Dem wird die Werbung der Beklagten nicht gerecht. Durch den Hinweis, "Sie sparen beim Kauf echter Perserteppiche garantiert mehr als die Hälfte des ursprünglichen Preises!", wird der durch die Bezeichnung der Angebote als "Eröffnungsangebote" hervorgerufene Anschein in Frage gestellt, daß die Statt-Preise die künftigen Preise seien, zumal die Beklagte selbst behauptet, sie habe den Teppichhandel (schon vor dem "Eröffnungsangebot" vom Jänner 1994) seit 15.11.1993 betrieben. Diesem Hinweis kommt keineswegs nur untergeordnete Bedeutung zu, wird dadurch doch besonders herausgestrichen, wie günstig die "Eröffnungsangebote" seien. Die durch die Ankündigung herabgesetzter Preise wegen der "Neueröffnung" des Geschäftes einerseits und durch den Hinweis auf die "ursprünglichen Preise" hervorgerufene Mehrdeutigkeit ist für den Kaufentschluß von Bedeutung. Dem Interessenten wird vorgespiegelt, daß von reellen, weil schon einmal verlangten Preisen ausgegangen werde und er durch einen Vergleich der herabgesetzten Preise mit den "ursprünglichen Preisen" überprüfen könne, ob die Werbeankündigung den Tatsachen entspricht. Das unterstreicht die Seriosität des Angebots und erhöht damit dessen Attraktivität für den Kunden. Statt-Preis-Werbung, bei der, wie im vorliegenden Fall, zu Vergleichszwecken einerseits auf ein "Eröffnungsangebot", andererseits aber auf nicht ernstlich oder nicht eine angemessene Zeit hindurch verlangte "ursprüngliche" Preise hingewiesen wird, ist iS des § 2 UWG zur Irreführung geeignet.

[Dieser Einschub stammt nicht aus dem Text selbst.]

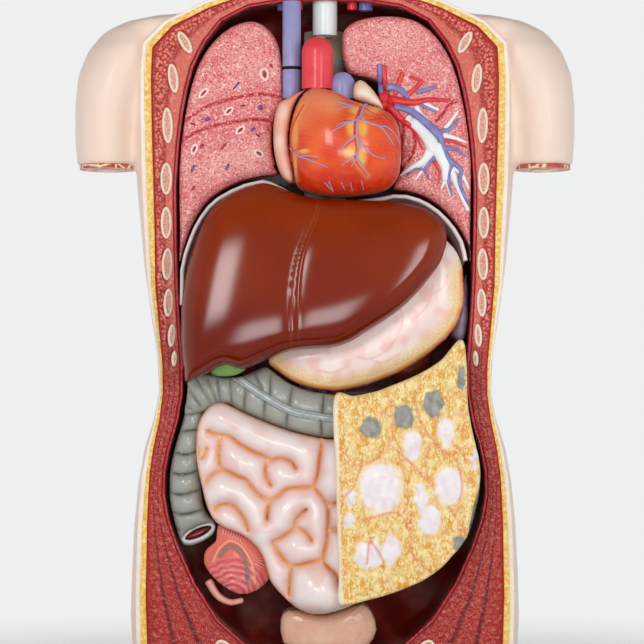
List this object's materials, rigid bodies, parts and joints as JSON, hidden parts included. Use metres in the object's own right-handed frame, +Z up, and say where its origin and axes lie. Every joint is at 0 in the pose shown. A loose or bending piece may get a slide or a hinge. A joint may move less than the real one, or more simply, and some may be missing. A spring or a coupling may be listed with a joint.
{
  "type": "torso anatomy model",
  "caption": "Life-size teaching torso, sectioned open in front, with lungs, heart, liver, stomach and intestines that pull off on pegs, on a flat base board.",
  "frame": {"origin": "on the table, under the middle of the whole model", "axes": "+Z up, -Y towards the open front, +X to the right of someone facing the open front"},
  "size_m": [0.409, 0.24, 0.7105],
  "materials": {
    "board_grey": "satin",
    "rubber_black": "matte",
    "steel": "satin",
    "skin": "satin",
    "skin_section": "satin",
    "fat": "hand-painted satin",
    "muscle": "hand-painted satin",
    "bone": "satin",
    "pleura": "gloss",
    "cartilage": "satin",
    "nerve": "satin",
    "airway": "gloss",
    "gullet": "satin",
    "artery": "gloss",
    "vein": "gloss",
    "diaphragm": "satin",
    "kidney": "gloss",
    "bladder": "satin",
    "socket": "satin",
    "spleen": "gloss",
    "lung": "hand-painted satin",
    "heart": "gloss",
    "heart_lining": "gloss",
    "atrium": "gloss",
    "auricle": "gloss",
    "stomach": "gloss",
    "stomach_lining": "gloss",
    "liver": "high gloss",
    "gallbladder": "gloss",
    "gut": "gloss",
    "colon": "gloss",
    "ileum": "gloss",
    "omentum": "gloss"
  },
  "bodies": {
    "trunk": {"base_board": "board_grey", "base_feet": "rubber_black", "base_screws": "steel", "trunk_shell": "skin", "skin_edge": "skin_section", "fat_layer": "fat", "muscle_layer": "muscle", "bone_sections": "bone", "pleura": "pleura", "arm_muscle_sections": "muscle", "humerus_sections": "bone", "neck_section": "muscle", "vertebrae": "bone", "intervertebral_discs": "cartilage", "spinal_cord": "nerve", "trachea": "airway", "oesophagus": "gullet", "neck_arteries": "artery", "neck_veins": "vein", "upper_vena_cava": "vein", "diaphragm": "diaphragm", "abdominal_aorta": "artery", "lower_vena_cava": "vein", "kidneys": "kidney", "bladder": "bladder", "organ_sockets": "socket", "spleen": "spleen"},
    "right_lung_unit": {"right_lung": "lung", "right_lung_airways": "airway", "organ_pegs_right_lung": "steel"},
    "left_lung_unit": {"left_lung": "lung", "left_bronchi": "airway", "left_pulmonary_arteries": "vein", "left_pulmonary_veins": "artery", "organ_pegs_left_lung": "steel"},
    "heart_unit": {"heart_rear_half": "heart_lining", "right_atrium": "atrium", "left_auricle": "auricle", "pulmonary_trunk": "vein", "ascending_aorta": "artery", "vena_cava_stub": "vein", "organ_peg_heart": "steel"},
    "heart_front_unit": {"heart_front_wall": "heart", "heart_pegs": "steel"},
    "stomach_rear_unit": {"stomach_rear_half": "stomach_lining", "organ_peg_stomach": "steel"},
    "stomach_front_unit": {"stomach_front_half": "stomach", "stomach_pegs": "steel"},
    "liver_unit": {"liver": "liver", "gallbladder": "gallbladder", "organ_peg_liver": "steel"},
    "intestines_unit": {"small_intestine": "gut", "transverse_colon": "colon", "ascending_colon": "colon", "descending_colon": "colon", "terminal_ileum": "ileum", "appendix": "ileum", "organ_pegs_intestines": "steel"},
    "omentum_unit": {"greater_omentum": "omentum", "omentum_pegs": "steel"}
  },
  "joints": [
    {"name": "right_lung_pull", "type": "slide", "parent": "trunk", "child": "right_lung_unit", "axis": [0, -1, 0], "range_m": [0, 0.18]},
    {"name": "left_lung_pull", "type": "slide", "parent": "trunk", "child": "left_lung_unit", "axis": [0, -1, 0], "range_m": [0, 0.18]},
    {"name": "heart_pull", "type": "slide", "parent": "trunk", "child": "heart_unit", "axis": [0, -1, 0], "range_m": [0, 0.18]},
    {"name": "heart_front_pull", "type": "slide", "parent": "heart_unit", "child": "heart_front_unit", "axis": [0, -1, 0], "range_m": [0, 0.1]},
    {"name": "stomach_pull", "type": "slide", "parent": "trunk", "child": "stomach_rear_unit", "axis": [0, -1, 0], "range_m": [0, 0.18]},
    {"name": "stomach_front_pull", "type": "slide", "parent": "stomach_rear_unit", "child": "stomach_front_unit", "axis": [0, -1, 0], "range_m": [0, 0.08]},
    {"name": "liver_pull", "type": "slide", "parent": "stomach_front_unit", "child": "liver_unit", "axis": [0, -1, 0], "range_m": [0, 0.18]},
    {"name": "intestines_pull", "type": "slide", "parent": "trunk", "child": "intestines_unit", "axis": [0, -1, 0], "range_m": [0, 0.18]},
    {"name": "omentum_pull", "type": "slide", "parent": "intestines_unit", "child": "omentum_unit", "axis": [0, -1, 0], "range_m": [0, 0.1]}
  ]
}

Dem Revisionsrekurs war Folge zu geben. Die Entscheidungen der Vorinstanzen waren dahin abzuändern, daß dem Sicherungsantrag stattgegeben wird.

Die Entscheidung über die Kosten der Klägerin beruht auf § 393 Abs 1 EO; jene über die Kosten der Beklagten auf §§ 78, 402 Abs 4 EO iVm §§ 40, 50, 52 Abs 1 ZPO.